→ Objective
Take the line that contains "Reconstruct the object" as the first and the last line of the material as the final one; set down exactly the lines in that span.

→ Record extracts
☆ ☆ ☆ ☆ ☆ ☆ ☆

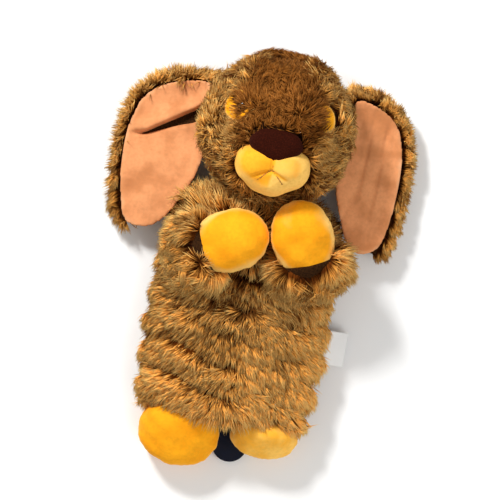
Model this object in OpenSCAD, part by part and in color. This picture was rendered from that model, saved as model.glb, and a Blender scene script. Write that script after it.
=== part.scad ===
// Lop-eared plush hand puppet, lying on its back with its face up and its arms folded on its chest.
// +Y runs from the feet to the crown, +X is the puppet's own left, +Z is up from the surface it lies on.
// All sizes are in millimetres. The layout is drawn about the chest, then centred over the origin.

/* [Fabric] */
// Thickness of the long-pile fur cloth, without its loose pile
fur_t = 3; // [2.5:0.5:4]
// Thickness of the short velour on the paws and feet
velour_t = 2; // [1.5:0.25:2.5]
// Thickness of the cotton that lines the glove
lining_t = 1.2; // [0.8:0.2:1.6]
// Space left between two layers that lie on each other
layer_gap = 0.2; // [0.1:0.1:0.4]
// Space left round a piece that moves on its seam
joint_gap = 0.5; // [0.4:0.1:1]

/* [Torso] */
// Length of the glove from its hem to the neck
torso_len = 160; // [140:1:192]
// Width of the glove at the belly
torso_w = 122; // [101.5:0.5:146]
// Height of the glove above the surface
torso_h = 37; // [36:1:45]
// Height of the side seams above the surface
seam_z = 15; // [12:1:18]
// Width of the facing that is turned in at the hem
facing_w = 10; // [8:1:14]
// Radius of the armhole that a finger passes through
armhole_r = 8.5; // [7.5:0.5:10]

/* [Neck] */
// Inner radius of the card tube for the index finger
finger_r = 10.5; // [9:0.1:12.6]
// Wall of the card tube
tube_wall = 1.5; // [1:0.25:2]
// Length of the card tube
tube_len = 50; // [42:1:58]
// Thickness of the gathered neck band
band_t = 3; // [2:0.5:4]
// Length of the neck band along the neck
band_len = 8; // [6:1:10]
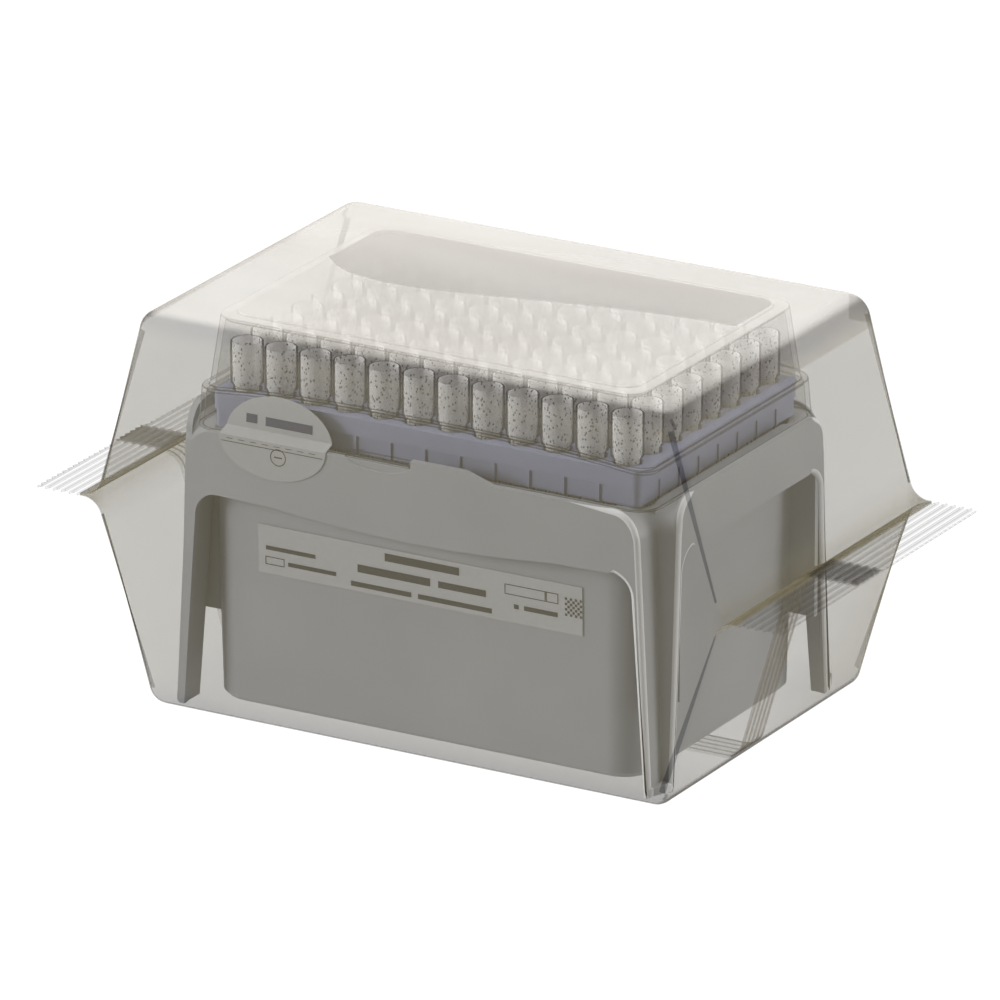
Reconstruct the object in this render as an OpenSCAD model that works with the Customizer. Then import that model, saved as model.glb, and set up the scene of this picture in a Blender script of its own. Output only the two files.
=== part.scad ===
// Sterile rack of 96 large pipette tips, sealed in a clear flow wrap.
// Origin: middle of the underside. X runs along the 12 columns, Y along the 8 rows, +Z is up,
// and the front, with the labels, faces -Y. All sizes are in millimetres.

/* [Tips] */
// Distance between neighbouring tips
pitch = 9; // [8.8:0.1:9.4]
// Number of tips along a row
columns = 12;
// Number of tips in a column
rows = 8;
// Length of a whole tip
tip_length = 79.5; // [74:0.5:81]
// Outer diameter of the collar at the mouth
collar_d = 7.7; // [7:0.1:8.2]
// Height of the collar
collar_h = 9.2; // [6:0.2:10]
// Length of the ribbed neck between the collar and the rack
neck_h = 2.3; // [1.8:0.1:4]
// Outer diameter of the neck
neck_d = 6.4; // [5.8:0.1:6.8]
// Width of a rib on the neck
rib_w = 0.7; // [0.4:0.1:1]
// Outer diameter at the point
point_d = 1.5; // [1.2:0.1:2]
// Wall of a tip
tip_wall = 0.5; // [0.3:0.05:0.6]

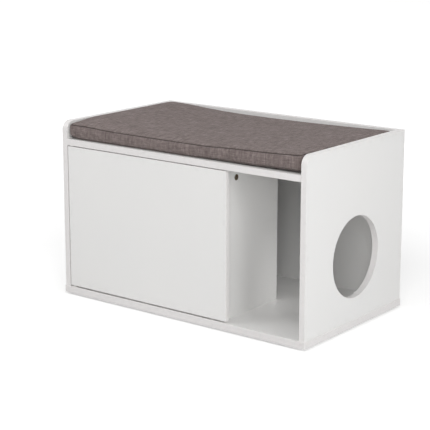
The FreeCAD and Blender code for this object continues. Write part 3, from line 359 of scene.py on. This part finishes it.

☆ ☆ ☆ ☆ ☆ ☆ ☆

→ Answer
Reconstruct the object in this render as an OpenSCAD model that works with the Customizer. Then import that model, saved as model.glb, and set up the scene of this picture in a Blender script of its own. Output only the two files.
=== part.scad ===
// Sterile rack of 96 large pipette tips, sealed in a clear flow wrap.
// Origin: middle of the underside. X runs along the 12 columns, Y along the 8 rows, +Z is up,
// and the front, with the labels, faces -Y. All sizes are in millimetres.

/* [Tips] */
// Distance between neighbouring tips
pitch = 9; // [8.8:0.1:9.4]
// Number of tips along a row
columns = 12;
// Number of tips in a column
rows = 8;
// Length of a whole tip
tip_length = 79.5; // [74:0.5:81]
// Outer diameter of the collar at the mouth
collar_d = 7.7; // [7:0.1:8.2]
// Height of the collar
collar_h = 9.2; // [6:0.2:10]
// Length of the ribbed neck between the collar and the rack
neck_h = 2.3; // [1.8:0.1:4]
// Outer diameter of the neck
neck_d = 6.4; // [5.8:0.1:6.8]
// Width of a rib on the neck
rib_w = 0.7; // [0.4:0.1:1]
// Outer diameter at the point
point_d = 1.5; // [1.2:0.1:2]
// Wall of a tip
tip_wall = 0.5; // [0.3:0.05:0.6]

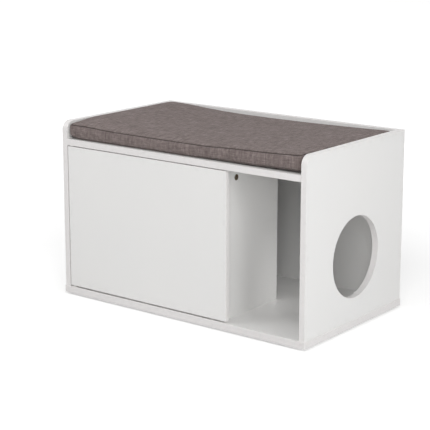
The FreeCAD and Blender code for this object continues. Write part 3, from line 359 of scene.py on. This part finishes it.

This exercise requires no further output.